Hu Jia a été condamné parce qu'il a donné des informations sur ces problèmes, ce que le gouvernement ne tolérait pas. Un autre des problèmes qu'il a montré du doigt, est l'expropriation des paysans de leurs terres par le gouvernement. Hu Jia aurait pu fuir la Chine et demander l'asile politique, mais il a préféré rester pour aider des gens. Il a choisi de s'exprimer publiquement : il a envoyé des mails à des correspondants à la fois à l'intérieur de la Chine et à l'extérieur.
Il a juste posé la question des droits civils, a critiqué les phénomènes de corruption et de violation des droits élémentaires.
Quelles sont les libertés les plus menacées en Chine ? Peut-on vraiment parler d'une dissidence chinoise ?
- Le vrai problème est celui de la liberté d'expression. L'Etat contrôle la presse, les sites internet sont surveillés. Les associations vraiment indépendantes n'existent pas. Quant aux syndicats indépendants, ils sont strictement interdits. Même les organisations non gouvernementales (ONG) sont plus ou moins liées au gouvernement : elles font souvent bien leur travail, mais sous l'œil de Pékin.
On parle de dissidents politiques, mais il est plus exact de parler de défenseurs des droits civils et des droits de l'Homme. Ces défenseurs des libertés existent en Chine : ce sont des avocats, des journalistes, ou même des citoyens ordinaires, qui dénoncent les responsabilités du gouvernement et l'injustice sociale par tous les moyens de communication, internet, la radio… Beaucoup de paysans aussi font des grèves.
Bien évidemment c'est dangereux, mais c'est déjà quelque chose.

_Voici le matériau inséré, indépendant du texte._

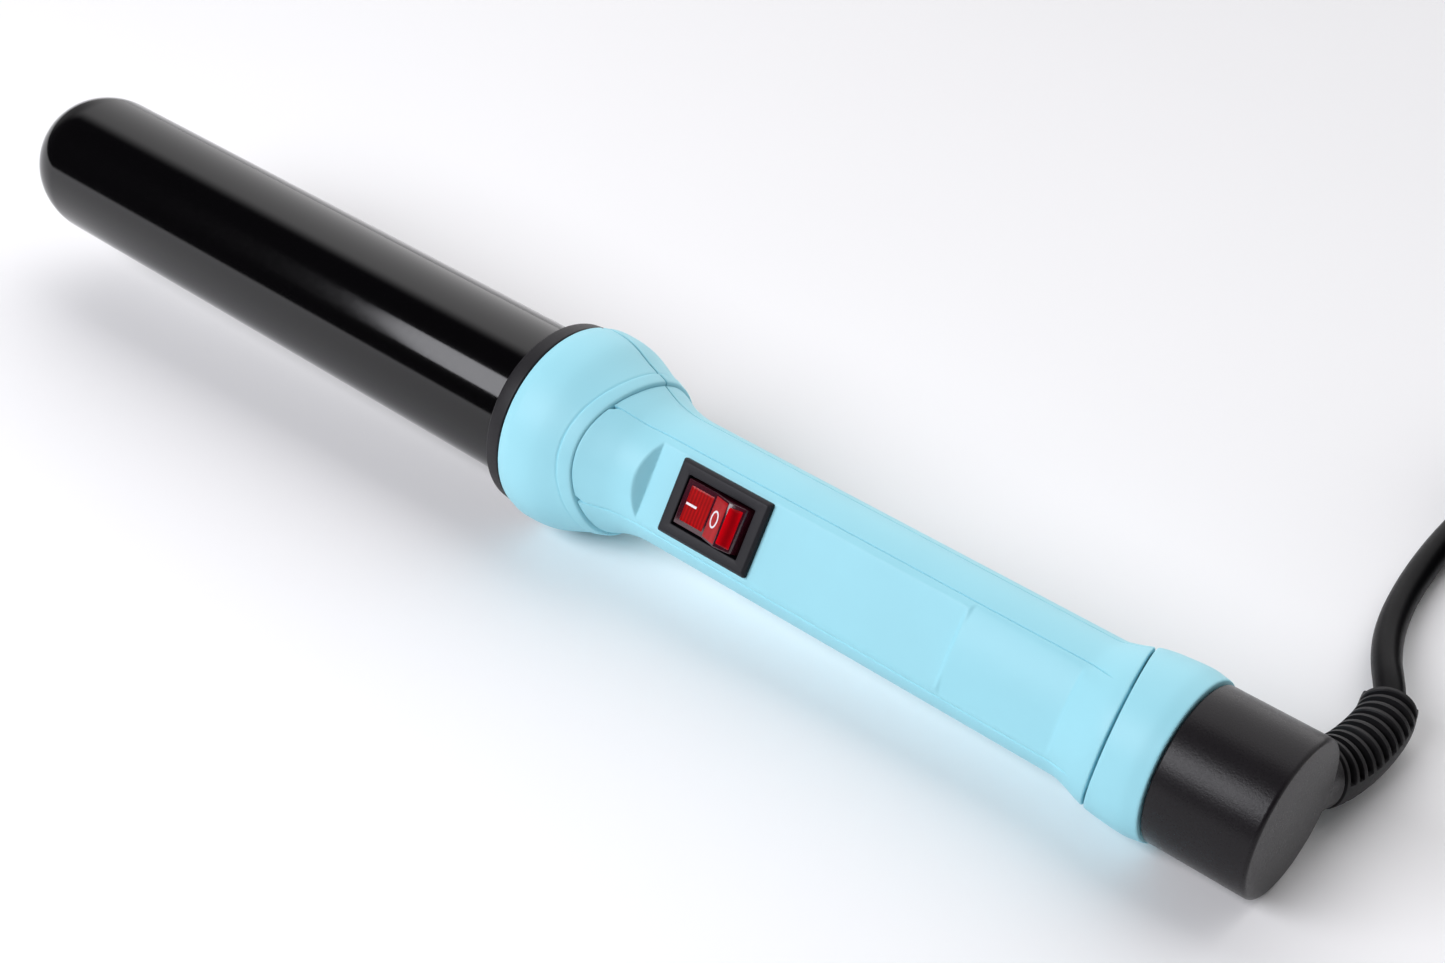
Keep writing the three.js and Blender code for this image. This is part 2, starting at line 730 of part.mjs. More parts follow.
function coilPieces() {
  const inner = COIL_TURN_RADIUS - COIL_ROWS * CORD_RADIUS;
  const outer = COIL_TURN_RADIUS + COIL_ROWS * CORD_RADIUS;
  const low = TIE_THICKNESS + GAP;
  const high = low + 2 * CORD_RADIUS * COIL_LAYERS;
  const outline = [[inner, low], [outer, low], [outer, high], [inner, high], [inner, low]];
  const points = outline.map(([radius, z]) => new THREE.Vector2(radius, z));
  const coil = solid(new THREE.LatheGeometry(points, 40).rotateX(Math.PI / 2));
  const grow = GAP + TIE_THICKNESS;
  const band = box([-3, inner - grow - GAP, 0], [3, outer + grow, high + grow]).subtract(
    box([-4, inner - 2 * GAP, TIE_THICKNESS], [4, outer + GAP, high + GAP]),
  );
  const [x, y] = COIL_CENTRE;
  return [
    meshOf("cord_coil", coil.translate([x, y, 0]), CORD_BLACK),
    meshOf("cord_tie", band.translate([x, y, 0]), BLACK_MATTE),
  ];
}

// The plug along its own x axis, from where the cord enters to the tips of the pins.
function plugPieces() {
  const group = new THREE.Group();
  const half = PLUG_WIDTH / 2;
  const face = 36;
  const pinEnd = 55;
  const sleeveEnd = 46;
  const bevel = 1.5;
  const side = [[9, 5], [16, 12], [24, half], [face, half]];
  const corners = [...side.map(([x, y]) => [x, -y]), ...side.reverse()];
  const inset = corners.map(([x, y]) => new THREE.Vector2(x, y));
  const flat = new THREE.ExtrudeGeometry(new THREE.Shape(inset), {
    depth: PLUG_THICKNESS - 2 * bevel,
    bevelSize: bevel,
    bevelThickness: bevel,
    bevelOffset: -bevel,
    bevelSegments: 2,
  }).translate(0, 0, bevel - PLUG_THICKNESS / 2);
  const root = turned([[0, 0], [0, 3.8], [12, 5.4], [14, 5.4], [14, 0]], 20).subtract(
    rod("x", -1, 3, CORD_RADIUS + GAP, [0, 0]),
  );
  group.add(meshOf("plug_body", solid(flat).add(root), CORD_BLACK));
  [1, -1].forEach((side, i) => {
    const at = [(side * PIN_SPACING) / 2, 0];
    const pin = rod("x", face + GAP, sleeveEnd + 1, 1.2, at, 12)
      .add(rod("x", sleeveEnd + GAP, pinEnd - 1, 2, at))
      .add(rod("x", sleeveEnd + GAP, pinEnd, 1.3, at));
    const bore = rod("x", face, sleeveEnd + 1, 1.5, at);
    const sleeve = rod("x", face + GAP, sleeveEnd, 1.9, at).subtract(bore);
    group.add(meshOf("plug_pin_" + (i + 1), pin, BRASS));
    group.add(meshOf("plug_sleeve_" + (i + 1), sleeve, BLACK_MATTE));
  });
  group.position.set(...PLUG_AT);
  group.rotation.z = PLUG_TURN;
  return group;
}

const wand = new THREE.Group();
const handle = new THREE.Group();
handle.add(upperShell(), lowerShell(), switchPanel(), rearRing(), ...shellScrews());
handle.add(barrelTube(), heatCollar(), barrelClamp(), ...barrelScrews(), ...heaterParts(), ...wiring());
handle.add(switchHousing(), rockerPieces(), contactLever(), ...terminals(), neonLamp(), ...brushes());
handle.rotation.x = PANEL_ROLL;
wand.add(handle, ...swivelCore(), ...cordCores());
wand.rotation.y = AXIS_FALL;
wand.position.set(-CENTRE_X, 0, AXIS_HEIGHT);
wand.updateMatrix();

const neckCurve = curveOf(NECK_ROUTE);
const part = new THREE.Group();
part.add(wand);
part.add(meshOf("swivel_cap", swivelCap(wand.matrix, neckCurve), BLACK_MATTE));
part.add(meshOf("strain_relief", strainRelief(neckCurve), BLACK_MATTE));
part.add(meshOf("cord_end", bentBar(neckCurve, [0, 1], () => CORD_RADIUS, 10, 12), CORD_BLACK));
part.add(meshOf("cord", tube(CORD_ROUTE, CORD_RADIUS, 10, 14), CORD_BLACK));
part.add(meshOf("cord_tail", tube(TAIL_ROUTE, CORD_RADIUS, 10, 6), CORD_BLACK));
part.add(...coilPieces(), plugPieces());

export default part;
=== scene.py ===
import json
import math

import bmesh
import bpy
from mathutils import Matrix, Vector


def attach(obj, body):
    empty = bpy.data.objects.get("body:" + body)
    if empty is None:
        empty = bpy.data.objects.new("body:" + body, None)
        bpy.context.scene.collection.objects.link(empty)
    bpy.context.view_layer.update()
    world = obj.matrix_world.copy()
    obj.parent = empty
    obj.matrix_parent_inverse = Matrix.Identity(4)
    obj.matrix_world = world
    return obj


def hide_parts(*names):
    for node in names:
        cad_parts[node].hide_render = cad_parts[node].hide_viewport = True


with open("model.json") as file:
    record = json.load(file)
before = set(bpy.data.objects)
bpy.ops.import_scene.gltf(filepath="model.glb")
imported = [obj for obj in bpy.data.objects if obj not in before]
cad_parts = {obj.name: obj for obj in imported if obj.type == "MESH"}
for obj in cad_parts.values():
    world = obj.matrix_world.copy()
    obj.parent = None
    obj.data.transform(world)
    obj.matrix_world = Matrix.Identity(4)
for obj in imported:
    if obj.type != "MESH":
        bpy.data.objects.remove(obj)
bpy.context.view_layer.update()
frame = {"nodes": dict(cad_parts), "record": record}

MM = 0.001

# Where the handle lies, from the record's joints.
joints = {joint["name"]: joint for joint in frame["record"]["behaviour"]["joints"]}
along = Vector(joints["cord_swivel"]["axis"]).normalized()
across = Vector(joints["rocker_switch"]["axis"]).normalized()
SWIVEL_STATION = 310
SWITCH_X = 211.7
ROCKER_PIVOT = 8.6
ROCKER_TILT = math.radians(-12)
turn = Matrix((along, across, along.cross(across))).transposed().to_4x4()
tip = Vector(joints["cord_swivel"]["pos_m"]) - along * SWIVEL_STATION * MM
HANDLE = Matrix.Translation(tip) @ turn @ Matrix.Scale(MM, 4)

# Measures along the wand and its radii, in millimetres.
BARREL_RADIUS = 16
COLLAR_START = 161.3
GUARD_START = 165.7
GUARD_RADIUS = 18
LIP_START = 182.2
LIP_END = 184.6
LIP_RISE = 0.2
SEAM = 293.6
SEAM_SLOPE = 0.267
SEAM_RADIUS = 14.6
RING_END = 306.4
CAP_END = 325.7
CAP_RADIUS = 14.5
PARTING_HEIGHT = 1.2
PANEL_HALF_WIDTH = 8.95
FLAT_START = 195.3
FLAT_END = 264
FLAT_HEIGHT = 10.3
BEZEL_LENGTH = 21.2
BEZEL_WIDTH = 14.7
BEZEL_HEIGHT = 1.4
SCREW_STATIONS = (234, 262)
SEAM_GAP = 0.22
FINE_GAP = 0.12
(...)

En Chine, personne ne peut prétendre changer des choses. Mais il y a quand même une marge de manœuvre.
Quel est l'impact des Jeux Olympiques sur la répression chinoise ? La donne a-t-elle changé ?
- Je suis à la fois très en colère et désolé. On voit très bien que les Jeux Olympiques ne permettent pas d'améliorer les droits de l'Homme. Les pays occidentaux ont souvent dit qu'en organisant les Jeux Olympiques, le gouvernement chinois avait fait des efforts. Non. Il a fait tout à fait le contraire. Les Jeux Olympiques ont créé un sentiment nationaliste en Chine. La crise au Tibet a fait grandir ce sentiment et la haine envers les Occidentaux. Les menaces de boycott des pays occidentaux ne servent à rien. Ce n'est plus le moment.
Le gouvernement chinois profite de cette montée de ce nationalisme pour accentuer la répression. Il est en plein rapport de force. La condamnation de Hu Jia à trois ans et demi de prison est une nouvelle provocation, un nouveau symbole de ce mépris qu'a la Chine pour cette question des droits de l'Homme.